Description of the task: Starting at the line that contains "List this object's", restate each line word for word through the final line of the data, keeping both ends.

Stored dataset items:

•••••

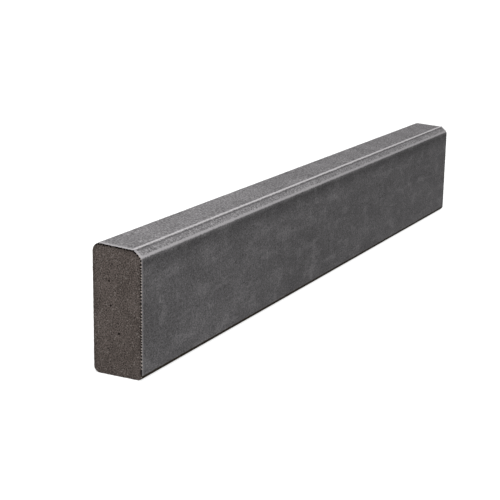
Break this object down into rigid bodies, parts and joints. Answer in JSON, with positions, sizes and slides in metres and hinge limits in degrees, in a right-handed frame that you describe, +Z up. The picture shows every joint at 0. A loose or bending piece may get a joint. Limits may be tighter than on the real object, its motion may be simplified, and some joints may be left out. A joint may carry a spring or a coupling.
{
  "type": "concrete sleeper",
  "caption": "Dark concrete sleeper: a long narrow pressed block that stands on edge, with rounded long edges, one shallow chamfer with a small lip, and rough end faces",
  "frame": {"origin": "centre of the edge that the sleeper stands on, at floor level", "axes": "+X along the length, +Y through the thickness towards the plain back face, +Z up; the chamfered face looks towards -Y"},
  "size_m": [1.2, 0.076, 0.18],
  "materials": {
    "dark_concrete": "pressed matt concrete, smooth on the mould faces, fine grained on top and rough on the ends"
  },
  "bodies": {
    "root": {"sleeper": "dark_concrete"}
  },
  "joints": []
}
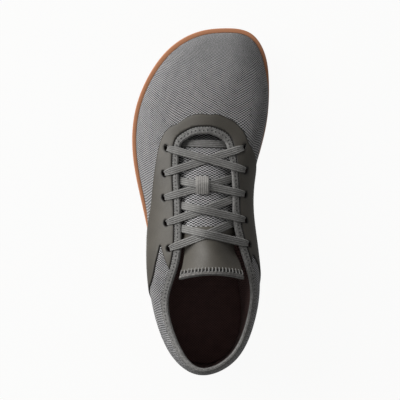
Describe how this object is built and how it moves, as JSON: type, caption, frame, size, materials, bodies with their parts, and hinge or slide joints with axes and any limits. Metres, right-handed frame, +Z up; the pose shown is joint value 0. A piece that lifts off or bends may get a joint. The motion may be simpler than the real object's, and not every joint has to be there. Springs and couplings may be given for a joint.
{
  "type": "barefoot shoe",
  "caption": "Low left shoe with a knitted upper, smooth eyestay, flat lace and a thin, wide cup sole for barefoot walking and training.",
  "frame": {"origin": "middle of the shoe's box, on the floor it stands on", "axes": "+Z up, +Y from heel to toe, +X towards the inner side of the foot"},
  "size_m": [0.1114, 0.2786, 0.0902],
  "materials": {
    "gum_rubber": "matte gum rubber, orange-brown",
    "knit": "mottled grey knit",
    "smooth_overlay": "smooth dark taupe microfibre",
    "tape": "light grey knitted tape",
    "lining": "black brushed lining",
    "lace": "flat grey woven lace"
  },
  "bodies": {
    "root": {"outsole": "gum_rubber", "insole": "lining", "upper": "knit", "eyestay": "smooth_overlay", "collar_binding": "tape", "tongue": "knit", "tongue_patch": "smooth_overlay", "tongue_binding": "tape", "lace_keeper": "tape", "lace_bar": "lace", "lace_cross_1": "lace", "lace_cross_2": "lace", "lace_cross_3": "lace", "lace_cross_4": "lace"}
  },
  "joints": []
}
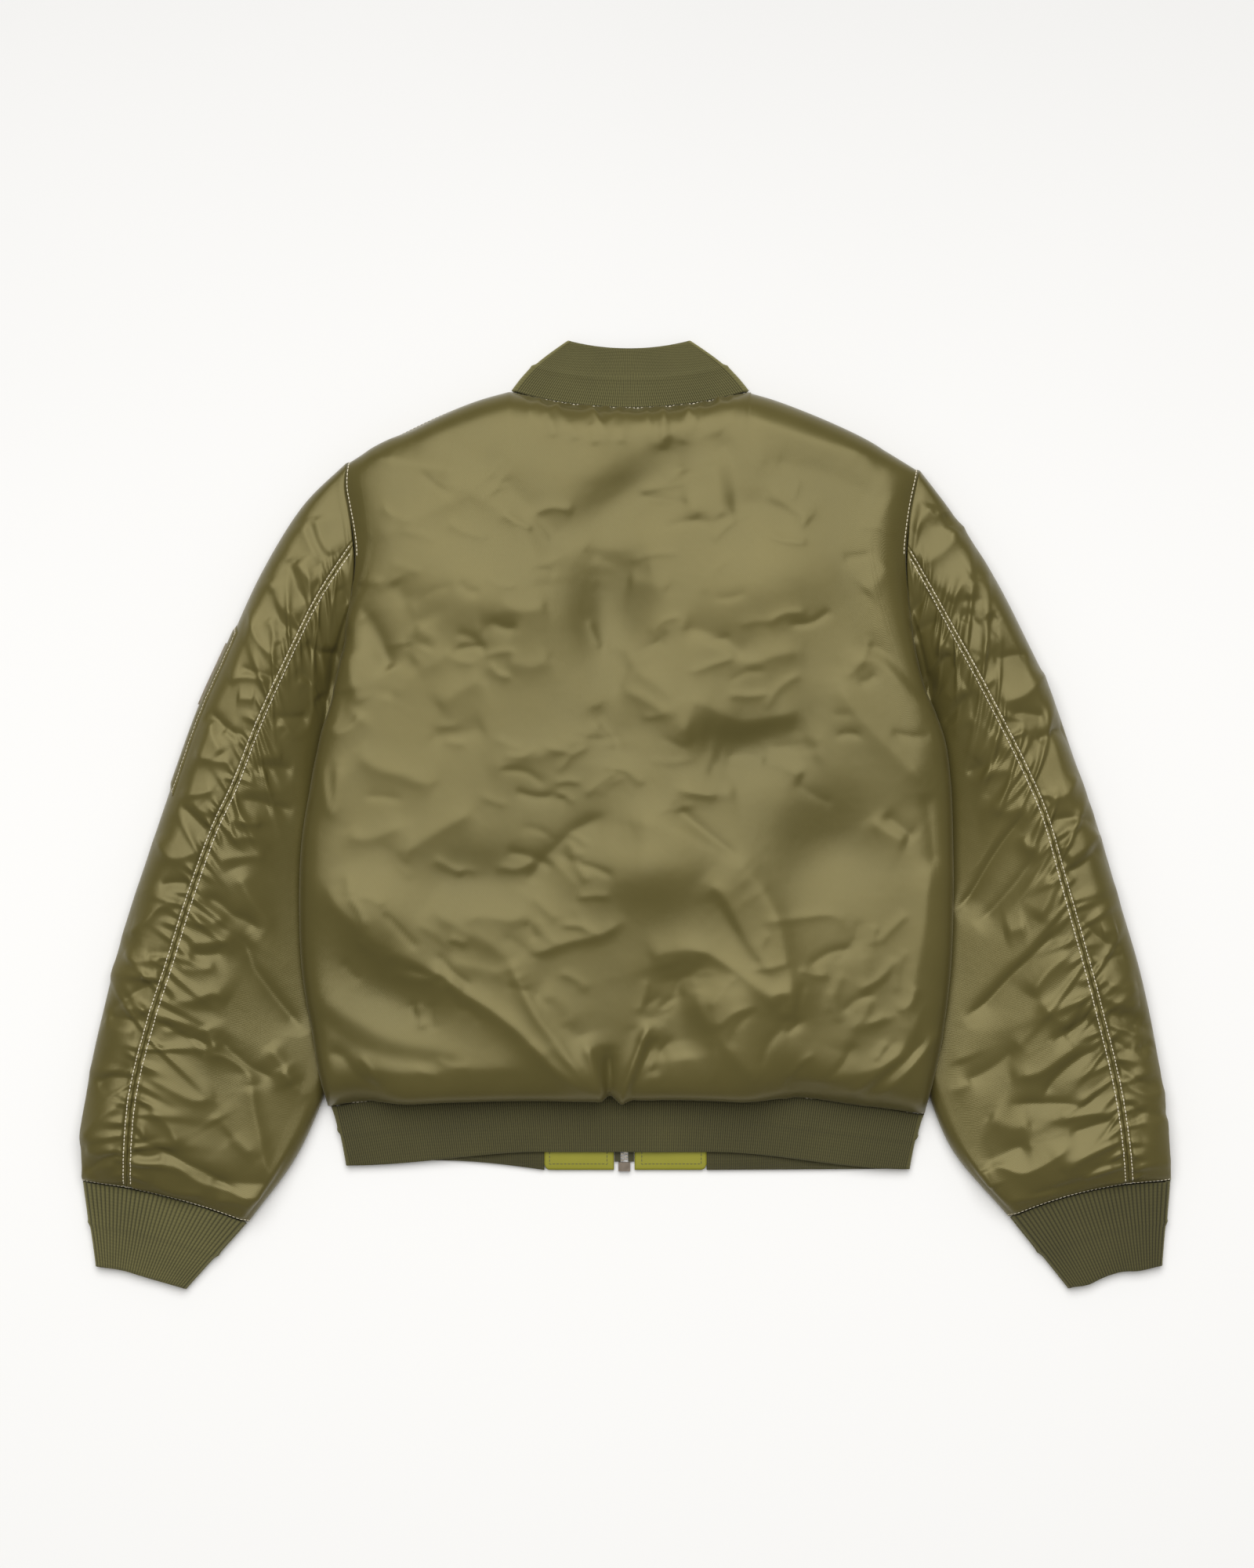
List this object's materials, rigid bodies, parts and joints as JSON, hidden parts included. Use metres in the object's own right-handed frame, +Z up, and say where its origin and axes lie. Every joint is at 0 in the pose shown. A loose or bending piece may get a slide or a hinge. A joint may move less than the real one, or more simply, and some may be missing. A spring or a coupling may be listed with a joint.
{
  "type": "bomber jacket",
  "caption": "Short flight-style jacket lying face down, zip closed, with ribbed collar, cuffs and waistband, gathered sleeve seams and a sleeve pocket.",
  "frame": {"origin": "on the floor, in the middle of the jacket's box", "axes": "+X across the back towards the jacket's right sleeve, +Y from hem to collar, +Z up from the floor"},
  "size_m": [0.9188, 0.8012, 0.0492],
  "materials": {
    "satin_shell": "padded olive satin",
    "rib_knit": "dark olive rib knit",
    "facing_satin": "yellow-green facing satin",
    "zip_tape": "woven olive tape",
    "zip_metal": "dull dark metal"
  },
  "bodies": {
    "root": {"back": "satin_shell", "front_left": "satin_shell", "front_right": "satin_shell", "upper_sleeve_left": "satin_shell", "upper_sleeve_right": "satin_shell", "under_sleeve_left": "satin_shell", "under_sleeve_right": "satin_shell", "sleeve_pocket": "satin_shell", "hem_tab_left": "satin_shell", "hem_tab_right": "satin_shell", "collar": "rib_knit", "waistband": "rib_knit", "cuff_left": "rib_knit", "cuff_right": "rib_knit", "facing_left": "facing_satin", "facing_right": "facing_satin", "zip_tape_left": "zip_tape", "zip_tape_right": "zip_tape", "zip_teeth_left": "zip_metal", "zip_teeth_right": "zip_metal", "zip_box": "zip_metal", "zip_slider": "zip_metal", "pocket_zip": "zip_metal"}
  },
  "joints": []
}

•••••

Response to the task:
List this object's materials, rigid bodies, parts and joints as JSON, hidden parts included. Use metres in the object's own right-handed frame, +Z up, and say where its origin and axes lie. Every joint is at 0 in the pose shown. A loose or bending piece may get a slide or a hinge. A joint may move less than the real one, or more simply, and some may be missing. A spring or a coupling may be listed with a joint.
{
  "type": "bomber jacket",
  "caption": "Short flight-style jacket lying face down, zip closed, with ribbed collar, cuffs and waistband, gathered sleeve seams and a sleeve pocket.",
  "frame": {"origin": "on the floor, in the middle of the jacket's box", "axes": "+X across the back towards the jacket's right sleeve, +Y from hem to collar, +Z up from the floor"},
  "size_m": [0.9188, 0.8012, 0.0492],
  "materials": {
    "satin_shell": "padded olive satin",
    "rib_knit": "dark olive rib knit",
    "facing_satin": "yellow-green facing satin",
    "zip_tape": "woven olive tape",
    "zip_metal": "dull dark metal"
  },
  "bodies": {
    "root": {"back": "satin_shell", "front_left": "satin_shell", "front_right": "satin_shell", "upper_sleeve_left": "satin_shell", "upper_sleeve_right": "satin_shell", "under_sleeve_left": "satin_shell", "under_sleeve_right": "satin_shell", "sleeve_pocket": "satin_shell", "hem_tab_left": "satin_shell", "hem_tab_right": "satin_shell", "collar": "rib_knit", "waistband": "rib_knit", "cuff_left": "rib_knit", "cuff_right": "rib_knit", "facing_left": "facing_satin", "facing_right": "facing_satin", "zip_tape_left": "zip_tape", "zip_tape_right": "zip_tape", "zip_teeth_left": "zip_metal", "zip_teeth_right": "zip_metal", "zip_box": "zip_metal", "zip_slider": "zip_metal", "pocket_zip": "zip_metal"}
  },
  "joints": []
}